* Start RECORDED INFORMATION *
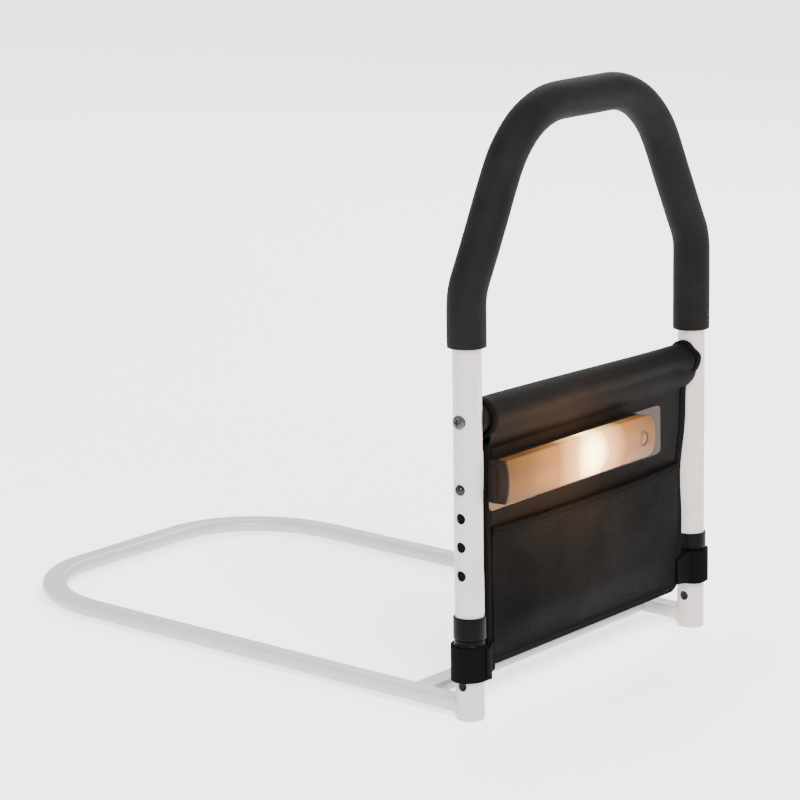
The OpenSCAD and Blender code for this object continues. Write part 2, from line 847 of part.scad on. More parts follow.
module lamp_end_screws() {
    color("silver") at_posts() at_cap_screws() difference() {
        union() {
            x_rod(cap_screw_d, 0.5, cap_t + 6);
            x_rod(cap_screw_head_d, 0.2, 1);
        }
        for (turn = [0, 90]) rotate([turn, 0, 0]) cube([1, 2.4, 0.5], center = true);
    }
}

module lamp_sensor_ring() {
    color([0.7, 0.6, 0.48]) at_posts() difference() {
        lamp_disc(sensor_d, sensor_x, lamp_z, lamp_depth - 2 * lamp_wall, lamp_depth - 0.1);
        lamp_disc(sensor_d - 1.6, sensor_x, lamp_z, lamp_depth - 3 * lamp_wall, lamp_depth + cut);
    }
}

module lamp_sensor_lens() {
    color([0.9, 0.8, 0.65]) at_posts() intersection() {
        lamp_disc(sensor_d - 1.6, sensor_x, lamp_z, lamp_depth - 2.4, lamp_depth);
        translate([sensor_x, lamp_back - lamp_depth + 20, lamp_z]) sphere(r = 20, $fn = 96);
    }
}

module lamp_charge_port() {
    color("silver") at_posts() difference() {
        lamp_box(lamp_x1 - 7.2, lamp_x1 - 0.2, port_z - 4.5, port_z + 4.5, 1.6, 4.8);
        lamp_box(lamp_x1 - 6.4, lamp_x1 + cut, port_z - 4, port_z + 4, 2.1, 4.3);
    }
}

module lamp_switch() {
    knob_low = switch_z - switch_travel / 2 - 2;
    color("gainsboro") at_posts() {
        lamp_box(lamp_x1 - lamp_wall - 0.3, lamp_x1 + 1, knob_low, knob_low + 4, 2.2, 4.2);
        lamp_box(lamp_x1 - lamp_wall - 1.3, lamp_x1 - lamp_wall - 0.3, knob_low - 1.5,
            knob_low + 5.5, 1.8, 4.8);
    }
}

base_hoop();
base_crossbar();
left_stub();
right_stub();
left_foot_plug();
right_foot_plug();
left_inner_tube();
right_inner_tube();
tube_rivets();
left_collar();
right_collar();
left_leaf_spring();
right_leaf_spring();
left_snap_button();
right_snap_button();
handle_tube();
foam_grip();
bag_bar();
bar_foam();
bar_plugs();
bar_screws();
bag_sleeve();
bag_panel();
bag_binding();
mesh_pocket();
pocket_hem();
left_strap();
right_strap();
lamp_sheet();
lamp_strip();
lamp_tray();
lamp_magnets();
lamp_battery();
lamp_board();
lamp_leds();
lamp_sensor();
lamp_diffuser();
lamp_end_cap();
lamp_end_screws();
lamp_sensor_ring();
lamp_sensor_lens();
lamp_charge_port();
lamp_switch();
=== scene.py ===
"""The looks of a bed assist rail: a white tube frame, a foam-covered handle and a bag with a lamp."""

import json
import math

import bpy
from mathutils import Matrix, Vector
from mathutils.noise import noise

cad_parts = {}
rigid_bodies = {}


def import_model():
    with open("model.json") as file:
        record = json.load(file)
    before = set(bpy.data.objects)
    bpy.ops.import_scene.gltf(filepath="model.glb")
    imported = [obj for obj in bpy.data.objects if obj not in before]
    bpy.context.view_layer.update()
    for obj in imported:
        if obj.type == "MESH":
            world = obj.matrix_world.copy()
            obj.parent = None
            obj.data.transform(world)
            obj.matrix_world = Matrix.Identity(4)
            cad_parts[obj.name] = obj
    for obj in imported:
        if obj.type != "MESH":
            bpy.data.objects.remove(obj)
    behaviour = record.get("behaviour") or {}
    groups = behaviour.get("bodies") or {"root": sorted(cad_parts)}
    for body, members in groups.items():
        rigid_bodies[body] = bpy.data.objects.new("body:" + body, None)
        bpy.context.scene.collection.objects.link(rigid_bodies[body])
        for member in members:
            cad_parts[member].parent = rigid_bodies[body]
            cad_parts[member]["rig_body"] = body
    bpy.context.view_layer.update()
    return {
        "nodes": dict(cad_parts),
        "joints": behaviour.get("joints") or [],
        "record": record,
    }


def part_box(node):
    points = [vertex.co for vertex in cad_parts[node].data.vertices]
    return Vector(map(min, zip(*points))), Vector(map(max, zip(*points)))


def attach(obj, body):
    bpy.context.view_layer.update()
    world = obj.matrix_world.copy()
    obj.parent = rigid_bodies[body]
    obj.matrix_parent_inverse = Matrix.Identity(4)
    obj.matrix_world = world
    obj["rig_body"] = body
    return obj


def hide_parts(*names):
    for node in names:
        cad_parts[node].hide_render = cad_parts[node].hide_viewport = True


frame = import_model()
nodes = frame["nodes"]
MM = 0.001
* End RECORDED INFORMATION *
REQUIRED TASK: Output only the lines from the one containing "base_hoop();" through the one containing "for body, members", inclusive, exactly as written.

ANSWER:
base_hoop();
base_crossbar();
left_stub();
right_stub();
left_foot_plug();
right_foot_plug();
left_inner_tube();
right_inner_tube();
tube_rivets();
left_collar();
right_collar();
left_leaf_spring();
right_leaf_spring();
left_snap_button();
right_snap_button();
handle_tube();
foam_grip();
bag_bar();
bar_foam();
bar_plugs();
bar_screws();
bag_sleeve();
bag_panel();
bag_binding();
mesh_pocket();
pocket_hem();
left_strap();
right_strap();
lamp_sheet();
lamp_strip();
lamp_tray();
lamp_magnets();
lamp_battery();
lamp_board();
lamp_leds();
lamp_sensor();
lamp_diffuser();
lamp_end_cap();
lamp_end_screws();
lamp_sensor_ring();
lamp_sensor_lens();
lamp_charge_port();
lamp_switch();
=== scene.py ===
"""The looks of a bed assist rail: a white tube frame, a foam-covered handle and a bag with a lamp."""

import json
import math

import bpy
from mathutils import Matrix, Vector
from mathutils.noise import noise

cad_parts = {}
rigid_bodies = {}


def import_model():
    with open("model.json") as file:
        record = json.load(file)
    before = set(bpy.data.objects)
    bpy.ops.import_scene.gltf(filepath="model.glb")
    imported = [obj for obj in bpy.data.objects if obj not in before]
    bpy.context.view_layer.update()
    for obj in imported:
        if obj.type == "MESH":
            world = obj.matrix_world.copy()
            obj.parent = None
            obj.data.transform(world)
            obj.matrix_world = Matrix.Identity(4)
            cad_parts[obj.name] = obj
    for obj in imported:
        if obj.type != "MESH":
            bpy.data.objects.remove(obj)
    behaviour = record.get("behaviour") or {}
    groups = behaviour.get("bodies") or {"root": sorted(cad_parts)}
    for body, members in groups.items():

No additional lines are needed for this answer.